--- Material ---
** START **

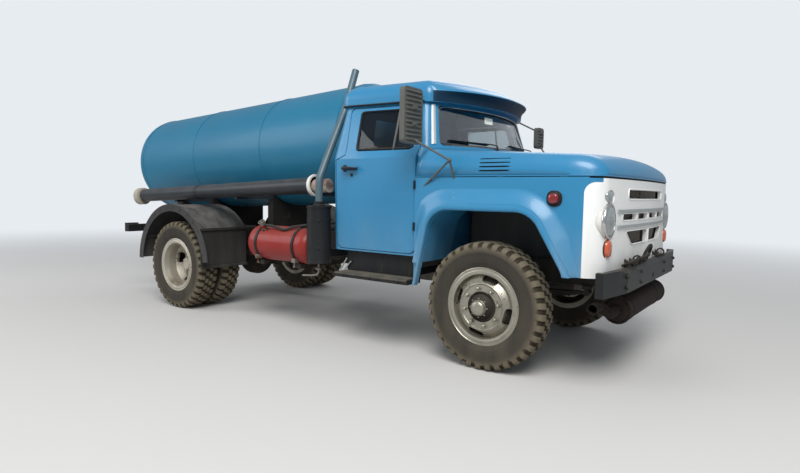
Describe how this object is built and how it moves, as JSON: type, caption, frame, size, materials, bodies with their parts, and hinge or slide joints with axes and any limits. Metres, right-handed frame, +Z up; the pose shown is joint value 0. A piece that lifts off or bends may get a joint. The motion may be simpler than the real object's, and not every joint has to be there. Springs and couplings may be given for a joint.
{
  "type": "tanker truck",
  "caption": "Bonneted vacuum tanker truck with a horizontal cylindrical tank, twin rear wheels, opening doors and bonnet, and steering front wheels.",
  "frame": {"origin": "on the ground, under the middle of the truck's length, on its middle plane", "axes": "+X towards the truck's front, +Y to its left side, +Z up"},
  "size_m": [6.78, 2.578, 2.5121],
  "materials": {
    "blue_paint": "gloss",
    "tank_paint": "satin",
    "white_paint": "gloss",
    "chrome_trim": "satin",
    "black_paint": "satin",
    "chassis_paint": "matte",
    "engine_iron": "matte",
    "rusty_steel": "rough",
    "red_paint": "gloss",
    "valve_metal": "rough",
    "vent_metal": "satin",
    "hose_rubber": "matte",
    "flap_rubber": "matte",
    "tyre_rubber": "matte",
    "wheel_silver": "satin",
    "window_glass": "clear",
    "lamp_glass": "clear",
    "signal_plastic": "gloss",
    "dark_plastic": "matte",
    "seat_cover": "satin",
    "seat_metal": "satin"
  },
  "bodies": {
    "chassis": {"cab_shell": "blue_paint", "front_wings": "blue_paint", "tank": "tank_paint", "nose_panel": "white_paint", "grille_bars": "chrome_trim", "rear_guards": "black_paint", "canister": "black_paint", "front_bumper": "black_paint", "hose_carriers": "black_paint", "cab_steps": "black_paint", "fuel_tank": "black_paint", "mirror_left": "black_paint", "mirror_right": "black_paint", "frame": "chassis_paint", "front_axle": "chassis_paint", "rear_axle": "chassis_paint", "leaf_springs": "chassis_paint", "tank_saddles": "chassis_paint", "gas_cradle": "chassis_paint", "rear_bumper": "chassis_paint", "radiator": "chassis_paint", "tow_hooks": "chassis_paint", "vacuum_pump": "chassis_paint", "engine_block": "engine_iron", "silencer": "rusty_steel", "gas_cylinder": "red_paint", "rear_valve": "valve_metal", "vent_pipe": "vent_metal", "suction_hoses": "hose_rubber", "mud_flaps": "flap_rubber", "cab_glass": "window_glass", "front_lamps": "lamp_glass", "signal_lamps": "signal_plastic", "dashboard": "dark_plastic", "seat_cushions": "seat_cover", "seat_backs": "seat_cover", "seat_bases": "seat_metal"},
    "bonnet": {"bonnet": "blue_paint"},
    "door_left": {"door_left": "blue_paint", "door_glass_left": "window_glass"},
    "door_right": {"door_right": "blue_paint", "door_glass_right": "window_glass"},
    "knuckle_left": {"knuckle_left": "chassis_paint"},
    "knuckle_right": {"knuckle_right": "chassis_paint"},
    "tie_rod": {"tie_rod": "chassis_paint"},
    "front_wheel_left": {"wheel_front_left": "wheel_silver", "tyre_front_left": "tyre_rubber"},
    "front_wheel_right": {"wheel_front_right": "wheel_silver", "tyre_front_right": "tyre_rubber"},
    "rear_wheels_left": {"wheels_rear_left": "wheel_silver", "tyres_rear_left": "tyre_rubber"},
    "rear_wheels_right": {"wheels_rear_right": "wheel_silver", "tyres_rear_right": "tyre_rubber"},
    "hatch_lid": {"hatch_lid": "tank_paint"},
    "steering_wheel": {"steering_wheel": "dark_plastic"}
  },
  "joints": [
    {"name": "bonnet_lift", "type": "hinge", "parent": "chassis", "child": "bonnet", "pos_m": [1.818, 0, 1.69], "axis": [0, -1, 0], "range_deg": [0, 40]},
    {"name": "door_left_swing", "type": "hinge", "parent": "chassis", "child": "door_left", "pos_m": [1.81, 1.045, 1.2], "axis": [0, 0, -1], "range_deg": [0, 65]},
    {"name": "door_right_swing", "type": "hinge", "parent": "chassis", "child": "door_right", "pos_m": [1.81, -1.045, 1.2], "axis": [0, 0, 1], "range_deg": [0, 65]},
    {"name": "steer_left", "type": "hinge", "parent": "chassis", "child": "knuckle_left", "pos_m": [2.41, 0.79, 0.49], "axis": [0, 0, 1], "range_deg": [-34, 34]},
    {"name": "steer_right", "type": "hinge", "parent": "chassis", "child": "knuckle_right", "pos_m": [2.41, -0.79, 0.49], "axis": [0, 0, 1], "range_deg": [-34, 34]},
    {"name": "tie_rod_pivot", "type": "hinge", "parent": "knuckle_left", "child": "tie_rod", "pos_m": [2.255, 0.79, 0.3857], "axis": [0, 0, 1], "range_deg": [-34, 34]},
    {"name": "front_wheel_left_spin", "type": "hinge", "parent": "knuckle_left", "child": "front_wheel_left", "pos_m": [2.41, 0.9, 0.49], "axis": [0, 1, 0], "continuous": true},
    {"name": "front_wheel_right_spin", "type": "hinge", "parent": "knuckle_right", "child": "front_wheel_right", "pos_m": [2.41, -0.9, 0.49], "axis": [0, 1, 0], "continuous": true},
    {"name": "rear_wheels_left_spin", "type": "hinge", "parent": "chassis", "child": "rear_wheels_left", "pos_m": [-1.39, 0.895, 0.49], "axis": [0, 1, 0], "continuous": true},
    {"name": "rear_wheels_right_spin", "type": "hinge", "parent": "chassis", "child": "rear_wheels_right", "pos_m": [-1.39, -0.895, 0.49], "axis": [0, 1, 0], "continuous": true},
    {"name": "hatch_swing", "type": "hinge", "parent": "chassis", "child": "hatch_lid", "pos_m": [-3.2928, 0.275, 1.7015], "axis": [0.0454, 0, -0.999], "range_deg": [0, 110]},
    {"name": "steering_wheel_turn", "type": "hinge", "parent": "chassis", "child": "steering_wheel", "pos_m": [1.505, 0.46, 1.6], "axis": [-0.788, 0, 0.6157], "range_deg": [-612, 612]}
  ],
  "couplings": [
    {"joint": "steer_right", "follows": "steer_left", "ratio": 1},
    {"joint": "tie_rod_pivot", "follows": "steer_left", "ratio": -1},
    {"joint": "steering_wheel_turn", "follows": "steer_left", "ratio": 18}
  ]
}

** END **

--- Exercise aim ---
Take the listing above and set it down exactly.

--- Full response ---
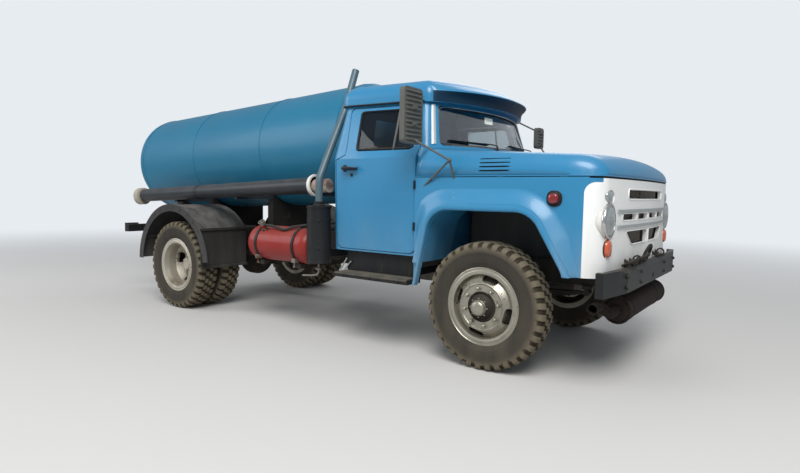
Describe how this object is built and how it moves, as JSON: type, caption, frame, size, materials, bodies with their parts, and hinge or slide joints with axes and any limits. Metres, right-handed frame, +Z up; the pose shown is joint value 0. A piece that lifts off or bends may get a joint. The motion may be simpler than the real object's, and not every joint has to be there. Springs and couplings may be given for a joint.
{
  "type": "tanker truck",
  "caption": "Bonneted vacuum tanker truck with a horizontal cylindrical tank, twin rear wheels, opening doors and bonnet, and steering front wheels.",
  "frame": {"origin": "on the ground, under the middle of the truck's length, on its middle plane", "axes": "+X towards the truck's front, +Y to its left side, +Z up"},
  "size_m": [6.78, 2.578, 2.5121],
  "materials": {
    "blue_paint": "gloss",
    "tank_paint": "satin",
    "white_paint": "gloss",
    "chrome_trim": "satin",
    "black_paint": "satin",
    "chassis_paint": "matte",
    "engine_iron": "matte",
    "rusty_steel": "rough",
    "red_paint": "gloss",
    "valve_metal": "rough",
    "vent_metal": "satin",
    "hose_rubber": "matte",
    "flap_rubber": "matte",
    "tyre_rubber": "matte",
    "wheel_silver": "satin",
    "window_glass": "clear",
    "lamp_glass": "clear",
    "signal_plastic": "gloss",
    "dark_plastic": "matte",
    "seat_cover": "satin",
    "seat_metal": "satin"
  },
  "bodies": {
    "chassis": {"cab_shell": "blue_paint", "front_wings": "blue_paint", "tank": "tank_paint", "nose_panel": "white_paint", "grille_bars": "chrome_trim", "rear_guards": "black_paint", "canister": "black_paint", "front_bumper": "black_paint", "hose_carriers": "black_paint", "cab_steps": "black_paint", "fuel_tank": "black_paint", "mirror_left": "black_paint", "mirror_right": "black_paint", "frame": "chassis_paint", "front_axle": "chassis_paint", "rear_axle": "chassis_paint", "leaf_springs": "chassis_paint", "tank_saddles": "chassis_paint", "gas_cradle": "chassis_paint", "rear_bumper": "chassis_paint", "radiator": "chassis_paint", "tow_hooks": "chassis_paint", "vacuum_pump": "chassis_paint", "engine_block": "engine_iron", "silencer": "rusty_steel", "gas_cylinder": "red_paint", "rear_valve": "valve_metal", "vent_pipe": "vent_metal", "suction_hoses": "hose_rubber", "mud_flaps": "flap_rubber", "cab_glass": "window_glass", "front_lamps": "lamp_glass", "signal_lamps": "signal_plastic", "dashboard": "dark_plastic", "seat_cushions": "seat_cover", "seat_backs": "seat_cover", "seat_bases": "seat_metal"},
    "bonnet": {"bonnet": "blue_paint"},
    "door_left": {"door_left": "blue_paint", "door_glass_left": "window_glass"},
    "door_right": {"door_right": "blue_paint", "door_glass_right": "window_glass"},
    "knuckle_left": {"knuckle_left": "chassis_paint"},
    "knuckle_right": {"knuckle_right": "chassis_paint"},
    "tie_rod": {"tie_rod": "chassis_paint"},
    "front_wheel_left": {"wheel_front_left": "wheel_silver", "tyre_front_left": "tyre_rubber"},
    "front_wheel_right": {"wheel_front_right": "wheel_silver", "tyre_front_right": "tyre_rubber"},
    "rear_wheels_left": {"wheels_rear_left": "wheel_silver", "tyres_rear_left": "tyre_rubber"},
    "rear_wheels_right": {"wheels_rear_right": "wheel_silver", "tyres_rear_right": "tyre_rubber"},
    "hatch_lid": {"hatch_lid": "tank_paint"},
    "steering_wheel": {"steering_wheel": "dark_plastic"}
  },
  "joints": [
    {"name": "bonnet_lift", "type": "hinge", "parent": "chassis", "child": "bonnet", "pos_m": [1.818, 0, 1.69], "axis": [0, -1, 0], "range_deg": [0, 40]},
    {"name": "door_left_swing", "type": "hinge", "parent": "chassis", "child": "door_left", "pos_m": [1.81, 1.045, 1.2], "axis": [0, 0, -1], "range_deg": [0, 65]},
    {"name": "door_right_swing", "type": "hinge", "parent": "chassis", "child": "door_right", "pos_m": [1.81, -1.045, 1.2], "axis": [0, 0, 1], "range_deg": [0, 65]},
    {"name": "steer_left", "type": "hinge", "parent": "chassis", "child": "knuckle_left", "pos_m": [2.41, 0.79, 0.49], "axis": [0, 0, 1], "range_deg": [-34, 34]},
    {"name": "steer_right", "type": "hinge", "parent": "chassis", "child": "knuckle_right", "pos_m": [2.41, -0.79, 0.49], "axis": [0, 0, 1], "range_deg": [-34, 34]},
    {"name": "tie_rod_pivot", "type": "hinge", "parent": "knuckle_left", "child": "tie_rod", "pos_m": [2.255, 0.79, 0.3857], "axis": [0, 0, 1], "range_deg": [-34, 34]},
    {"name": "front_wheel_left_spin", "type": "hinge", "parent": "knuckle_left", "child": "front_wheel_left", "pos_m": [2.41, 0.9, 0.49], "axis": [0, 1, 0], "continuous": true},
    {"name": "front_wheel_right_spin", "type": "hinge", "parent": "knuckle_right", "child": "front_wheel_right", "pos_m": [2.41, -0.9, 0.49], "axis": [0, 1, 0], "continuous": true},
    {"name": "rear_wheels_left_spin", "type": "hinge", "parent": "chassis", "child": "rear_wheels_left", "pos_m": [-1.39, 0.895, 0.49], "axis": [0, 1, 0], "continuous": true},
    {"name": "rear_wheels_right_spin", "type": "hinge", "parent": "chassis", "child": "rear_wheels_right", "pos_m": [-1.39, -0.895, 0.49], "axis": [0, 1, 0], "continuous": true},
    {"name": "hatch_swing", "type": "hinge", "parent": "chassis", "child": "hatch_lid", "pos_m": [-3.2928, 0.275, 1.7015], "axis": [0.0454, 0, -0.999], "range_deg": [0, 110]},
    {"name": "steering_wheel_turn", "type": "hinge", "parent": "chassis", "child": "steering_wheel", "pos_m": [1.505, 0.46, 1.6], "axis": [-0.788, 0, 0.6157], "range_deg": [-612, 612]}
  ],
  "couplings": [
    {"joint": "steer_right", "follows": "steer_left", "ratio": 1},
    {"joint": "tie_rod_pivot", "follows": "steer_left", "ratio": -1},
    {"joint": "steering_wheel_turn", "follows": "steer_left", "ratio": 18}
  ]
}